I didn’t make these choices up. This is not my plan; this is the two-thousand-year-old Jesus Model plan where he says, “You’ll be happy if you do this.” Think about this: the greatest sermon ever preached—the word blessed means ―happy, translated happy in many translations and Jesus starts off, “Let me tell you eight ways to be happy.” And Jesus’ way of happiness is the exact opposite of the world’s happy. He said “You’ll be happy if you choose to do this, you’ll be happy if you choose to do this, you’ll be happy to do this.” We call that Life’s Healing Choices and so we’re going to have to go through those stages together making those choices.

...And by the way, we’ll be doing it for eight weeks because there’re eight beatitudes, but there’s another reason: psychologists have discovered that it takes about six to eight weeks to make a habit. It takes about three weeks for you to get comfortable doing something, and it takes about another three weeks for you to really pound it in your life. And the reason why most people have never stayed consistent in a quiet time is they’ve never gone six to eight weeks without a break.

"...the Bible doesn’t teach resisting temptation; the Bible teaches resisting the tempter, and the Bible teaches reflecting and refocusing and changing your attention. Whatever you focus on you move towards. Now I want to give you the solutions to how God changes us.

( Editor's note: Really? The Book of Proverbs is part of the Bible. It is full of admonitions to resist temptation Proverbs 1, 4, 5, 7.

Matthew 26:41 Watch and pray that you may not enter into temptation. The spirit indeed is willing, but the flesh is weak."

1 Corinthians 10:13 No temptation has overtaken you that is not common to man. God is faithful, and he will not let you be tempted beyond your ability, but with the temptation he will also provide the way of escape, that you may be able to endure it.)

Now, what we’re going to do today is not the process of change but we’re going to look at the principles underlying change. There is a process that God uses and it’s called the Beatitudes.

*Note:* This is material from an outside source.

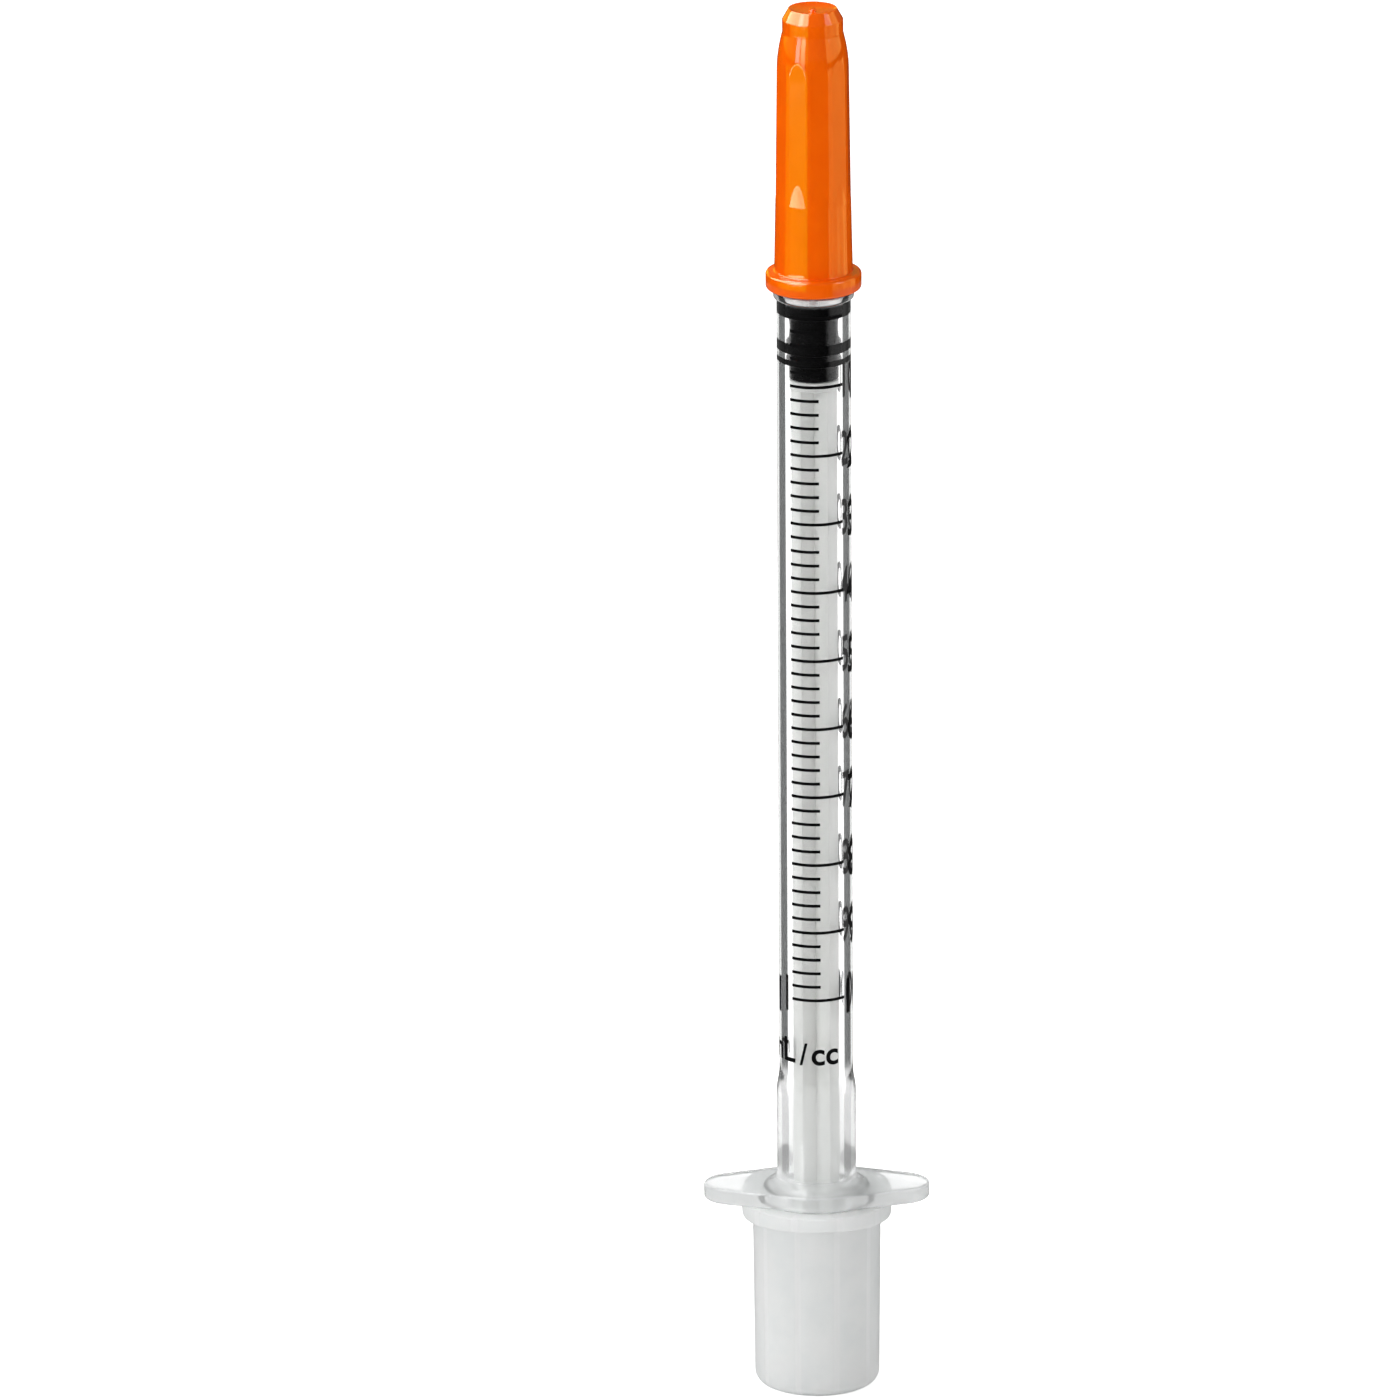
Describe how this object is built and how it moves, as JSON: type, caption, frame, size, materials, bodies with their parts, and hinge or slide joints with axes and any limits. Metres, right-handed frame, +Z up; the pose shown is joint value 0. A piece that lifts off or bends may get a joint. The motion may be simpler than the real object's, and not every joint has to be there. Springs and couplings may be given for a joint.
{
  "type": "insulin syringe",
  "caption": "Capped 1 mL insulin syringe: clear barrel with finger flange, sliding plunger and rubber stopper, fixed needle, orange needle shield and white plunger cap.",
  "frame": {"origin": "centre of the plunger cap's flat underside, which the syringe stands on", "axes": "+Z up the syringe's axis towards the needle; X along the finger flange's long side; the scale is read from -Y"},
  "size_m": [0.0188, 0.0124, 0.1192],
  "materials": {
    "clear_barrel": "clear polypropylene, moulded smooth",
    "black_ink": "pad-printed black ink",
    "needle_steel": "drawn stainless tube, polished",
    "clear_adhesive": "cured clear adhesive",
    "black_rubber": "black synthetic rubber, lightly siliconed",
    "white_rod": "white polypropylene, moulded smooth",
    "orange_shield": "orange polyethylene, semi-gloss",
    "white_cap": "natural white polyethylene, satin"
  },
  "bodies": {
    "barrel_body": {"barrel": "clear_barrel", "printed_scale": "black_ink", "needle": "needle_steel", "needle_glue": "clear_adhesive"},
    "stopper_body": {"stopper": "black_rubber"},
    "rod_body": {"plunger_rod": "white_rod"},
    "shield_body": {"needle_shield": "orange_shield"},
    "cap_body": {"plunger_cap": "white_cap"}
  },
  "joints": [
    {"name": "plunger_draw", "type": "slide", "parent": "barrel_body", "child": "stopper_body", "axis": [0, 0, -1], "range_m": [0, 0.0591]},
    {"name": "rod_spin", "type": "hinge", "parent": "stopper_body", "child": "rod_body", "pos_m": [0, 0, 0.0881], "axis": [0, 0, 1], "continuous": true},
    {"name": "shield_pull", "type": "slide", "parent": "barrel_body", "child": "shield_body", "axis": [0, 0, 1], "range_m": [0, 0.03]},
    {"name": "cap_pull", "type": "slide", "parent": "rod_body", "child": "cap_body", "axis": [0, 0, -1], "range_m": [0, 0.025]}
  ]
}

There are eight steps, the eight steps of the Beatitudes... And those steps are an actual step on how God transforms us, and they’re actually step-by-step procedure when you understand...I want to lay the foundation to understand how Jesus changes people. It’s very important since you’re in the life-changing business that you understand that the tools Jesus uses for change, he modeled for us. And if we don’t use the tools Jesus gave us, we don’t use the principles Jesus gave us, we’re going to miss out."

But our ultimate goal is not to be happy or to be contented or to be balanced or even to be successful. God has a much bigger picture for our lives. Our goal is holiness. Happiness comes from holiness. If you’re holy you’ll be happy, but you can’t have true genuine happiness without holiness in your life.

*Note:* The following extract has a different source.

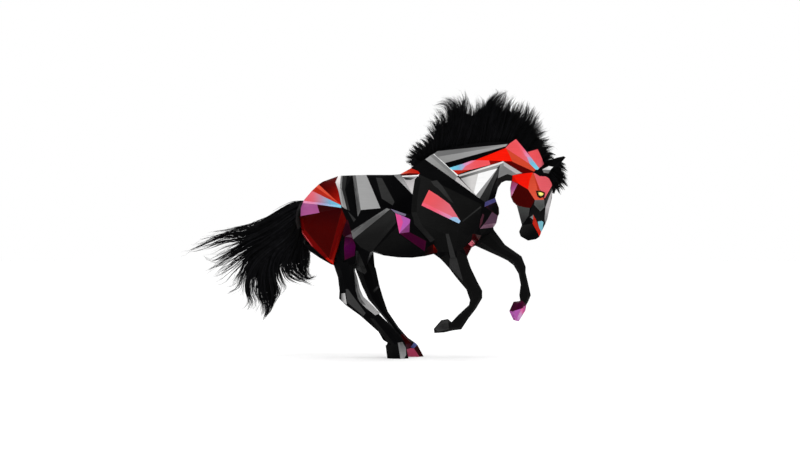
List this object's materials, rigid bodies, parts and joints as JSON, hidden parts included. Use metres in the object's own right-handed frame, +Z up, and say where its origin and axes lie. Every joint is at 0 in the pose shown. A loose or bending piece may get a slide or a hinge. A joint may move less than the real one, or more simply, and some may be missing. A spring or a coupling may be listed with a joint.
{
  "type": "geometric horse sculpture",
  "caption": "Life-size faceted horse in a high canter, standing on its hind hooves, with a panelled lacquered body, glass eyes, and a mane, forelock and tail of hair.",
  "frame": {"origin": "middle of the overall box, on the plane that both hind soles stand on", "axes": "+X the way the horse faces, +Y to its left, +Z up"},
  "size_m": [3.1526, 0.619, 2.1809],
  "materials": {
    "faceted_body": "gloss",
    "eye_glass": "polished",
    "hair": "satin"
  },
  "bodies": {
    "root": {"body": "faceted_body", "right_eye": "eye_glass", "left_eye": "eye_glass", "mane": "hair", "forelock": "hair", "tail": "hair"}
  },
  "joints": []
}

The Bible says, “We should see him and as he is we will become like him,” but right now we’re in a slow-by-slow, step-by-step process of becoming like Jesus and there’s a word for that. It’s called discipleship. It’s also called renewal; it’s also called recovery; it’s also called spiritual development; it’s also called formation. I don’t care what you call it, just do it—

...So the goal of spiritual maturity, the goal of recovery, the goal of renewal is to become like Jesus.

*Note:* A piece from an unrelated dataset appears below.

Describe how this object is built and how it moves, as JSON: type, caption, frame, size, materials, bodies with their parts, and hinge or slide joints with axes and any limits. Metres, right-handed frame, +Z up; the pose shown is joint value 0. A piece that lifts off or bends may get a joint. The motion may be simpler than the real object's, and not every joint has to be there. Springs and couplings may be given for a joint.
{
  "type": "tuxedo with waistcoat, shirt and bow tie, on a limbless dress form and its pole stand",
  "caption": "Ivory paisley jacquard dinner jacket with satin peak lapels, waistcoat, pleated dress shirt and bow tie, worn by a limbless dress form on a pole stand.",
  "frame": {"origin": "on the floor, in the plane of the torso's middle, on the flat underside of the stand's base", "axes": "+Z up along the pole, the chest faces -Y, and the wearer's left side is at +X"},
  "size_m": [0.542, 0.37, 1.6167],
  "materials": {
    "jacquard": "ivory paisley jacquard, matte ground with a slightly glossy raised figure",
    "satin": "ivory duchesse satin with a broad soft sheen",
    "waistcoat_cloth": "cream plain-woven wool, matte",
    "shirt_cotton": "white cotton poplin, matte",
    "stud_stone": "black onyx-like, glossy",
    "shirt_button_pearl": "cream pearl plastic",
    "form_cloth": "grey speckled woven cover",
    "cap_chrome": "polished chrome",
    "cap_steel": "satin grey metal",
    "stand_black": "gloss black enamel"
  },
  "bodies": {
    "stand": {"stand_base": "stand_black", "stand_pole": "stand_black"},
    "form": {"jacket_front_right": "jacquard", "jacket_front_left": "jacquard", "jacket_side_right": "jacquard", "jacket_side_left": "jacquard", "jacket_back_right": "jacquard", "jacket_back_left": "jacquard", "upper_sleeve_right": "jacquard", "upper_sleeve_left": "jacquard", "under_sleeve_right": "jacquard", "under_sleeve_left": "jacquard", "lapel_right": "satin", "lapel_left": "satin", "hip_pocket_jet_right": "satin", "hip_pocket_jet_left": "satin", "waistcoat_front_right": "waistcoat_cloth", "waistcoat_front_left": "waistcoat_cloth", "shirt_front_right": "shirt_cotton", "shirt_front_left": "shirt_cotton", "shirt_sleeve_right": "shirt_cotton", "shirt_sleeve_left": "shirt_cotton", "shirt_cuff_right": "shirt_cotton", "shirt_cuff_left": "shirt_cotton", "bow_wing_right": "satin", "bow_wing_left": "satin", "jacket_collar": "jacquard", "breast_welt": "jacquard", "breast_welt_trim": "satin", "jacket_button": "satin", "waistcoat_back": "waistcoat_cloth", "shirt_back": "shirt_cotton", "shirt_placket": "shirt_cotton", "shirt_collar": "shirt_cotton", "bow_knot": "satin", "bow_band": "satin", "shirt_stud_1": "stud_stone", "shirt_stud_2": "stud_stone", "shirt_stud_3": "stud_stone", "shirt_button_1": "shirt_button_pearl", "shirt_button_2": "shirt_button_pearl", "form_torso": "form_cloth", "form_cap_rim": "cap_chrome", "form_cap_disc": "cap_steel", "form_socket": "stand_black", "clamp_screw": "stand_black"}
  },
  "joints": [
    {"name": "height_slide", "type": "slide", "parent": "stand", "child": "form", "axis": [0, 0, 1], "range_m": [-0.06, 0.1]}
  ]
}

So there’s a God part and there’s a you part; and in recovery, in growth, in renewal, in spiritual formation you have to understand both parts.

Both God and you have a part in spiritual development and in recovery from the brokenness of our sinfulness.

Change always begins with choices...Change always starts with a choice and really your character is the sum total of your choices and your destinies be determined by a thousand little choices that you make every day that don’t seem significant but they all add up.

And again, this fall when we do Life’s Healing Choices, we’re going to talk about the truth, the eight truths that Jesus said in the Beatitudes that set us free.

Number five—the fifth principle of how Jesus transforms us, transforms our lives—is (this is extremely important; most people don’t get this in America): Lasting change requires community.

You know that perpetual in your life, that habit that you can’t break, that you’d like to change, you’re never going to get well on your own, you’re never going to get freedom on your own, you’re never going to get release from it on your own, if you could you would but you can’t so you won’t because God wired us in such a way that we need each other in order to grow, in order to be transformed.

So the journey we take in all of these spiritual growth emphasis—these spiritual growth journeys, the experiences, the campaigns, whatever you want to call them—the key to them is not the preaching, the key to them is the small groups.